В 1964 году Мильтинис в театре взялся ставить «Поднятую целину», где я получил роль Давыдова. Прочитал книгу Шолохова, постарался углубиться в образ моего героя. Для Мильтиниса самым интересным персонажем был дед Щукарь. Я уже говорил, что эту роль талантливо играл Алякна. Лушку хорошо сыграла Меленайте, Варю — Урбонавичюте. Спектакль имел успех, был награжден Государственной премией Литовской ССР, но, мне кажется, это была скорее «политическая награда». Хотя ни в коем случае не хочу сказать, что постановка была неудачной. Все же текст Шолохова…
По существовавшим в ту пору правилам партийная организация и художественный совет должны были утвердить для постановки пьесу, предложенную главным режиссером театра. Мильтинис предложил «Там, за дверью» Вольфганга Борхерта. Это случилось впервые, но пьеса не была утверждена. Директор Диджярекис разглядел в ней «аполитичность», актеры же говорили, что пьеса слишком интеллектуальна. Заседание закончилось скандалом — Мильтинис все же настаивал на своем… С тех пор прошло много лет. Я, конечно, сегодня всего не помню. Но мне удалось найти протокол № 4 художественного совета нашего театра от 10 апреля 1964 года. Кроме прочих вопросов, обсуждался и репертуар на следующий сезон. В нем зафиксирован очень короткий разговор: «Предлагаю обязательно ставить Борхерта», — говорил Бледис. «С ним еще придется повременить», — отвечал Диджярекис. И все же Мильтинис не сдался…
В 1966 году я сыграл одну из наиболее трудных для меня ролей — Бекмана из пьесы Борхерта «Там, за дверью». Действие ее начинается с того, что солдат Бекман, в 1945 году вернувшийся с войны, стоит на берегу Эльбы и собирается покончить жизнь самоубийством. Он просто не может жить. Его останавливает Двойник (А. Масюлис). И мой герой начинает путь по своему прошлому. Встречается с девушкой, которая его любила, с Богом, который все приговаривает: «Детки мои, детки мои». Встречается и со смертью, которая метет всех — и хороших, и плохих, — и с директором кабаре, который предлагает: «Надо смешить людей, чтобы они были веселые». Бекман проходит все возможные человеческие пути, а в конце, когда уже не видит выхода, кричит: «Кто может сказать, стоит ли жить!»

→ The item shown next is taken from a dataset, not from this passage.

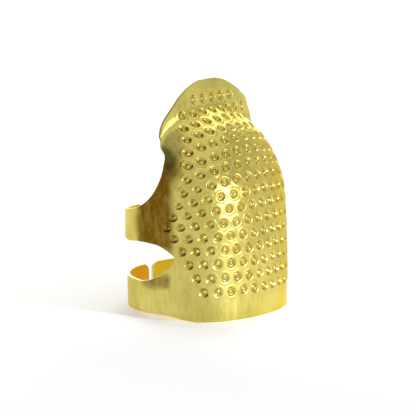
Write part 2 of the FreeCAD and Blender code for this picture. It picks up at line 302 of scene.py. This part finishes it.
WAVES = [random_wave() for _ in range(WAVE_COUNT)]


def dimple_centres():
    """Place, size and depth of each dimple, with the small unevenness of a struck pattern."""
    centres = []
    for row, (first, last) in enumerate(ROW_ENDS):
        for column in np.arange(first, last + 0.1):
            jitter = rng.normal(0, PLACE_SPREAD, 2)
            size = 1 + rng.normal(0, SIZE_SPREAD)
            depth = 1 + rng.normal(0, DEPTH_SPREAD)
            across = column * PITCH + jitter[0]
            along = FIRST_ROW + row * ROW_PITCH + jitter[1]
            centres.append((across, along, size, depth))
    return centres


def dimple_shape(distance):
    """Height of one dimple at a distance from its centre: a knob standing in a ring-shaped cup."""
    place = np.clip(distance, 0, DIMPLE_RADII[-1])
    shifts = (-DIMPLE_SOFTNESS, 0, DIMPLE_SOFTNESS)
    taps = [np.interp(np.abs(place + shift), DIMPLE_RADII, DIMPLE_HEIGHTS) for shift in shifts]
    return (taps[0] + 2 * taps[1] + taps[2]) / 4


def dimple_relief(run, up, centres):
    """Height of all the dimples together at each place of the sheet."""
    relief = np.zeros_like(run)
    for across, along, size, depth in centres:
        radius = DIMPLE_RADII[-1] * size
        near = (np.abs(run - across) < radius) & (np.abs(up - along) < radius)
        if not near.any():
            continue
        distance = np.hypot(run[near] - across, up[near] - along)
        relief[near] += dimple_shape(distance / size) * depth
    return relief


def press_marks(points):
    """Two shallow upright marks that the press leaves below each slot."""
    total = np.zeros(points.shape[:-1])
    on_side = np.abs(points[..., 0]) > MARK_SIDE
    for y, z in MARK_PLACES:
        reach = np.hypot((points[..., 1] - y) / MARK_HALF_WIDTH, (points[..., 2] - z) / MARK_HALF_HEIGHT)
        total += MARK_HEIGHT * np.exp(-((reach - MARK_RING) / MARK_SOFTNESS) ** 2)
    return np.where(on_side, total, 0.0)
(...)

Не знаю, откуда Мильтинис взял эту пьесу, но ставил он ее охотно. Изначально она была написана для радио. И писалась как предсмертная конвульсия. Пьеса эта очень искренняя. Бекман должен был быть болезненным человеком, а я таким не был. Мне было трудно разобраться в этом трагизме. К тому же Мильтинис не давал мне никакой передышки — я весь спектакль находился на сцене в огромном напряжении, и физическом, и душевном. Иногда мне приходилось говорить буквально из последних сил. Было очень трудно, и после спектакля я чувствовал себя предельно уставшим и измотанным. Мильтинис же говорил: «Надо так воздействовать на зрителя, чтобы тот смотрел только на сцену и видел только сцену. Нужно, чтобы зритель после спектакля говорил — какая жизнь! Почему мы ее не видим? Почему мы не чувствуем и не понимаем близкого нам человека?» Мильтинис это и старался показать. И правда, спектакль настолько сильно воздействовал на публику, что иногда кто-нибудь из зрителей говорил: «Я уже больше не могу!» Позднее эту пьесу поставили латыши. Успеха не было. У них получился бытовой спектакль. Правда, я сам его не видел, но мне рассказывали. Значит, не пьеса главное, а быть может, и не актер. Все решает режиссер-постановщик, от него зависит результат: успех или провал.
Репетируя этот спектакль, я в первый и в последний раз стал немного нервно спрашивать у Мильтиниса, как я должен играть. «А мне откуда знать? — отвечал он. — Я ведь с Богом не встречался. Здесь не быт, а бытие надо играть». Документалист А. Дауса снимал процесс репетиций. Он решил сделать документальный фильм о репетициях Мильтиниса, который сначала не соглашался, считая, что репетиция — это интимный процесс и его незачем показывать публике. Но Даусе удалось в конце концов его уговорить. В зале постоянно стояла камера, и мы даже не знали, снимают нас или нет. Поначалу это раздражало, но потом мы привыкли. Камера сняла и меня, когда я первый раз в жизни стал нервно расспрашивать Мильтиниса о том, как я должен играть сцену. Потом те, кто видели фильм, говорили, что я предъявлял какие-то требования Мильтинису. Но этого никогда не было, просто я на мгновение потерял самообладание.